The usual examples, also cited by Sándor, are the speech patterns of early, uneducated Hungarian immigrants in the United States who ended up speaking a mixture of Hungarian and English, Hunglish. But the influence of one language on another doesn't have to be that blatant. Let me recount my own experience with the words uttered by László Kövér concerning those Hungarian politicians in the neighboring countries who collaborate with the majority political elite of the countries in which they live. Let me repeat what I had to say about this a few days ago: 

Hungary's task is to strengthen those connective tissues that have been weakened in the last ninety years or so. "The political elites of the successor states purposely want to break these connections." It is not only the Romanian and the Slovak politicians who want to weaken the Hungarian minority but "also those political forces that collaborate with the majority politicians. These people claim to be Hungarians but in reality they don't represent them in the political decision-making forums. In fact, they serve the interests of the majority political elite."

In brief, Hungarian politicians who take part in the political life of their countries are traitors to the Hungarian cause. Any kind of cooperation with majority parties is sinful in Kövér's eyes. But where would such an attitude lead?  Certainly not to peaceful coexistence! But to brutes this very concept is utterly alien.

It turned out that I really didn't grasp the seriousness of this statement because of a misunderstanding of the Hungarian word "kollaboráns" which Kövér used as an adjective. This construction could be translated only as those people who "collaborate with the majority politicians" In English. But  "to collaborate" can mean one of two things: (1) to work together, especially in a joint intellectual effort, or (2) to cooperate treasonably, as with an enemy occupation force in one's country. As it turned out, "kollaboráns," the word Kövér used, unlike the English "collaborator," has only one meaning: "a person who collaborates with the occupying forces" or "a traitor." The English usage overshadowed its Hungarian counterpart in my mind: the same international word is used differently in the two languages.

Thus Kövér looks upon the Slovak and Romanian politicians as representatives of an occupying force and the Hungarian politicians who cooperate with them as traitors.

And here we come to another word he used: "utódállamok," meaning "successor states." My first thought when reading it was that this word is no longer used in Hungary; then I decided that it most likely didn't belong in my linguistic analysis of his speech. After all, in English historical writings the phrase "successor states" in connection with the nation states formed out of the remnants of Hungary is used all the time. However, it seems that my initial gut feeling was correct. This word is avoided in Hungary and therefore Kövér's use of it caught the attention of some of the commentators.
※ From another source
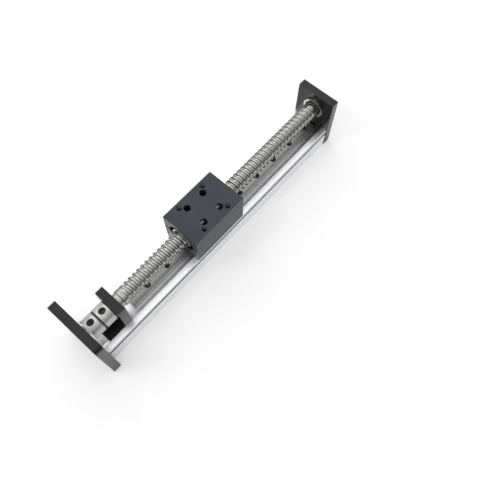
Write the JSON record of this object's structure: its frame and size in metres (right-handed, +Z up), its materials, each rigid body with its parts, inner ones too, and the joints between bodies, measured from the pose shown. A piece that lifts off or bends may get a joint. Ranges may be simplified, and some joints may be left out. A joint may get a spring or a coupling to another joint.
{
  "type": "ball screw linear module",
  "caption": "Channel-base linear module: a ball screw between two bearings drives a carriage block along a guide rail, with a flanged motor plate and shaft coupling.",
  "frame": {"origin": "middle of the base's underside, halfway along the whole module", "axes": "+X along the screw from the motor plate to the end plate, +Y to the left, +Z up from the base through the screw"},
  "size_m": [0.316, 0.057, 0.0725],
  "materials": {
    "bright_aluminium": "bright extruded aluminium with fine lengthwise lines",
    "black_anodised": "black anodised aluminium, satin",
    "grey_anodised": "dark grey anodised aluminium, satin, finely milled",
    "rail_steel": "ground guide rail steel",
    "ground_steel": "ground and polished hardened steel",
    "ring_steel": "ground bearing steel",
    "ball_steel": "polished balls",
    "turned_aluminium": "fine turned aluminium, clear anodised",
    "spring_steel": "dark phosphated spring steel",
    "black_screws": "black oxide socket screws",
    "black_polymer": "black moulded polymer",
    "black_rubber": "moulded black rubber seal",
    "red_seal": "moulded rubber seal",
    "brass_cage": "pressed cage"
  },
  "bodies": {
    "root": {"base_extrusion": "bright_aluminium", "motor_plate": "black_anodised", "end_plate": "black_anodised", "bearing_bracket": "black_anodised", "guide_rail": "rail_steel", "rail_screws": "black_screws", "motor_plate_screws": "black_screws", "end_plate_screws": "black_screws", "bracket_screws": "black_screws", "fixed_bearing_outer_ring": "ring_steel", "fixed_bearing_shields": "black_rubber", "float_bearing_outer_ring": "ring_steel", "float_bearing_shields": "black_rubber"},
    "screw": {"ball_screw": "ground_steel", "shaft_spacer": "ring_steel", "shaft_retaining_ring": "spring_steel", "coupling_motor_hub": "turned_aluminium", "coupling_screw_hub": "turned_aluminium", "coupling_disc": "black_polymer", "coupling_set_screws": "black_screws", "fixed_bearing_inner_ring": "ring_steel", "fixed_bearing_balls": "ball_steel", "fixed_bearing_cage": "brass_cage", "float_bearing_inner_ring": "ring_steel", "float_bearing_balls": "ball_steel", "float_bearing_cage": "brass_cage"},
    "carriage": {"carriage_block": "grey_anodised", "ball_nut": "ring_steel", "nut_wipers": "black_polymer", "nut_balls": "ball_steel", "nut_deflectors": "black_polymer", "guide_block": "rail_steel", "guide_block_end_caps": "black_polymer", "guide_block_seals": "red_seal", "guide_block_balls": "ball_steel", "guide_block_screws": "black_screws"}
  },
  "joints": [
    {"name": "screw_spin", "type": "hinge", "parent": "root", "child": "screw", "pos_m": [0, 0, 0.044], "axis": [1, 0, 0], "range_deg": [-9008, 5408]},
    {"name": "carriage_slide", "type": "slide", "parent": "root", "child": "carriage", "axis": [1, 0, 0], "range_m": [-0.075, 0.125]}
  ],
  "couplings": [
    {"joint": "screw_spin", "follows": "carriage_slide", "rad_per_m": -1256.6}
  ]
}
Some people came to the conclusion that Kövér's speech was a revisionist outburst given his use of the words "kollaboráns" and "utódállamok." I personally find the former more weighty, but perhaps that's because as a historian I'm very used to the latter.

All in all, I was far too kind to László Kövér, and I wonder how far the Hungarian government can go in this vein before there will be a very serious clash between Hungary and the "successor states." Of course, it is possible that Kövér's talk is simply not being taken seriously. Yesterday, for example, Béla Bugár, the chairman of the Hungarian-Slovak Híd-Most party, just laughed when he was interviewed on the subject by György Bolgár. He said that the whole thing is such nonsense that there is no need to waste time on it. On the other hand, "the occupying forces," that is the Romanian and Slovak governments, might not be so forgiving as the "collaborator" was.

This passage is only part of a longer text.